→ JOB: Each line containing the word "scene" must be collected.

* BEGIN DATA EXTRACT *

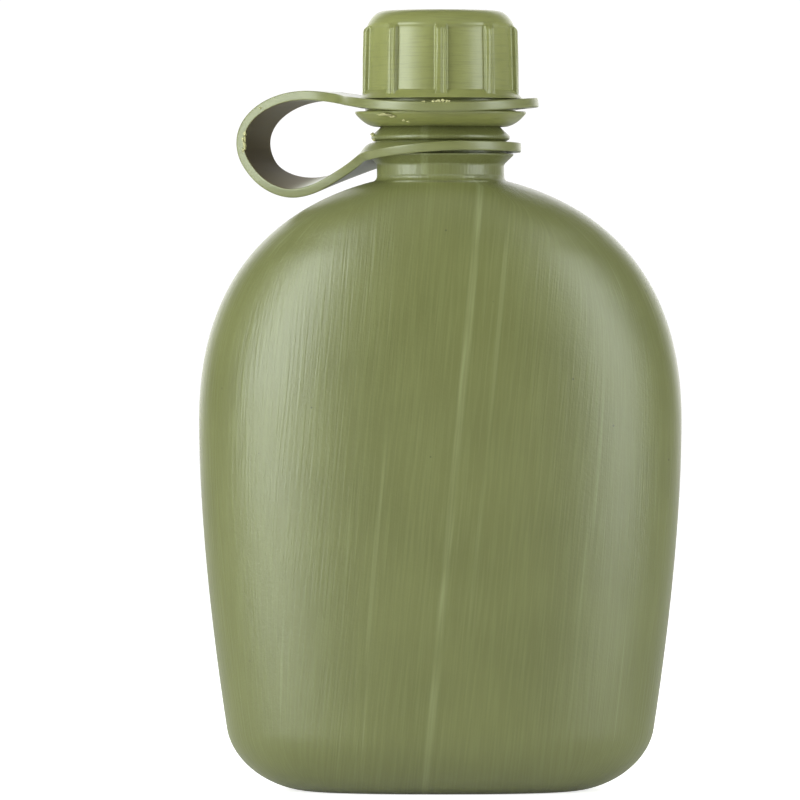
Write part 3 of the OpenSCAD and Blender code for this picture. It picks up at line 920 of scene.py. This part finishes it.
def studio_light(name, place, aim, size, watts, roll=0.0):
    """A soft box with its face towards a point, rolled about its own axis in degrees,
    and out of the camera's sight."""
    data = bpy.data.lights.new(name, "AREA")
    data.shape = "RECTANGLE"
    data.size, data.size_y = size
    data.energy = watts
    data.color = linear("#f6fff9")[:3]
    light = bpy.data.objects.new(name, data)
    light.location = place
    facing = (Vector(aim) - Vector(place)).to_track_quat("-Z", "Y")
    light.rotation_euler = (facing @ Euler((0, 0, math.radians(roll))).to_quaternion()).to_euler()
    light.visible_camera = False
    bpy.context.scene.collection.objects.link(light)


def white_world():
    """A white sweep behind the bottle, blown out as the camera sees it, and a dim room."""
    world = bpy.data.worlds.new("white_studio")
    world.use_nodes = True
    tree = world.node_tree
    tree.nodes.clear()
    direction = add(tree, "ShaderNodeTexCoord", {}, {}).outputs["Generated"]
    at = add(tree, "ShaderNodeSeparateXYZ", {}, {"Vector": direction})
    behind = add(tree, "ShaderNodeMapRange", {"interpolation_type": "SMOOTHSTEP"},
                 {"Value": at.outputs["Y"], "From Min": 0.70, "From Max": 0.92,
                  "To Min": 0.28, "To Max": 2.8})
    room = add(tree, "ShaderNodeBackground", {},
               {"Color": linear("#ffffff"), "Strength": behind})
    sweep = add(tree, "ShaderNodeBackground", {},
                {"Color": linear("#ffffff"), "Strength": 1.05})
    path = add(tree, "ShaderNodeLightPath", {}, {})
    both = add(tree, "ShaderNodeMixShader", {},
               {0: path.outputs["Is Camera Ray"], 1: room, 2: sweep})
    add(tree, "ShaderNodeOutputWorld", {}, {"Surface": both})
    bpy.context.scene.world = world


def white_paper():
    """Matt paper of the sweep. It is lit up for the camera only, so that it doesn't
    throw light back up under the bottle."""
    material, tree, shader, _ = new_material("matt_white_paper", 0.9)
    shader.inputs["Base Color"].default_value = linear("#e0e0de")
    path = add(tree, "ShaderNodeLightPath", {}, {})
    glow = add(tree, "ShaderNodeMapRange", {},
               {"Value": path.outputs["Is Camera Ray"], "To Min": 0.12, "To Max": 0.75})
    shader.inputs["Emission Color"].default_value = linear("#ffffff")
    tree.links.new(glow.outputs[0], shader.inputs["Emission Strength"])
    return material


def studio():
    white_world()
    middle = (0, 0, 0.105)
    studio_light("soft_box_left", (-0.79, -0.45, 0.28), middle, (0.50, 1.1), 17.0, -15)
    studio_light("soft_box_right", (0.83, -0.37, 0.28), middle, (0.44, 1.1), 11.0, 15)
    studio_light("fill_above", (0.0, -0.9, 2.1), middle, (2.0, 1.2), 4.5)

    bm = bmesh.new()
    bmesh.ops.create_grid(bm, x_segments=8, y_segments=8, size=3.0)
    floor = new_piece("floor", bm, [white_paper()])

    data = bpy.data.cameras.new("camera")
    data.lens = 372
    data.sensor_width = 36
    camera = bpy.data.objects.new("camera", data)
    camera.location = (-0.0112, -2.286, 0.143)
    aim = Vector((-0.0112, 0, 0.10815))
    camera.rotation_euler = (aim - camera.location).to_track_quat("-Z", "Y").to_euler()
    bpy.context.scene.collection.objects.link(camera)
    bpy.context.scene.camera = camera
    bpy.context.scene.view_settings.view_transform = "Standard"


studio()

* END DATA EXTRACT *

→ SOLUTION BELOW:
Write part 3 of the OpenSCAD and Blender code for this picture. It picks up at line 920 of scene.py. This part finishes it.
    bpy.context.scene.collection.objects.link(light)
    bpy.context.scene.world = world
    bpy.context.scene.collection.objects.link(camera)
    bpy.context.scene.camera = camera
    bpy.context.scene.view_settings.view_transform = "Standard"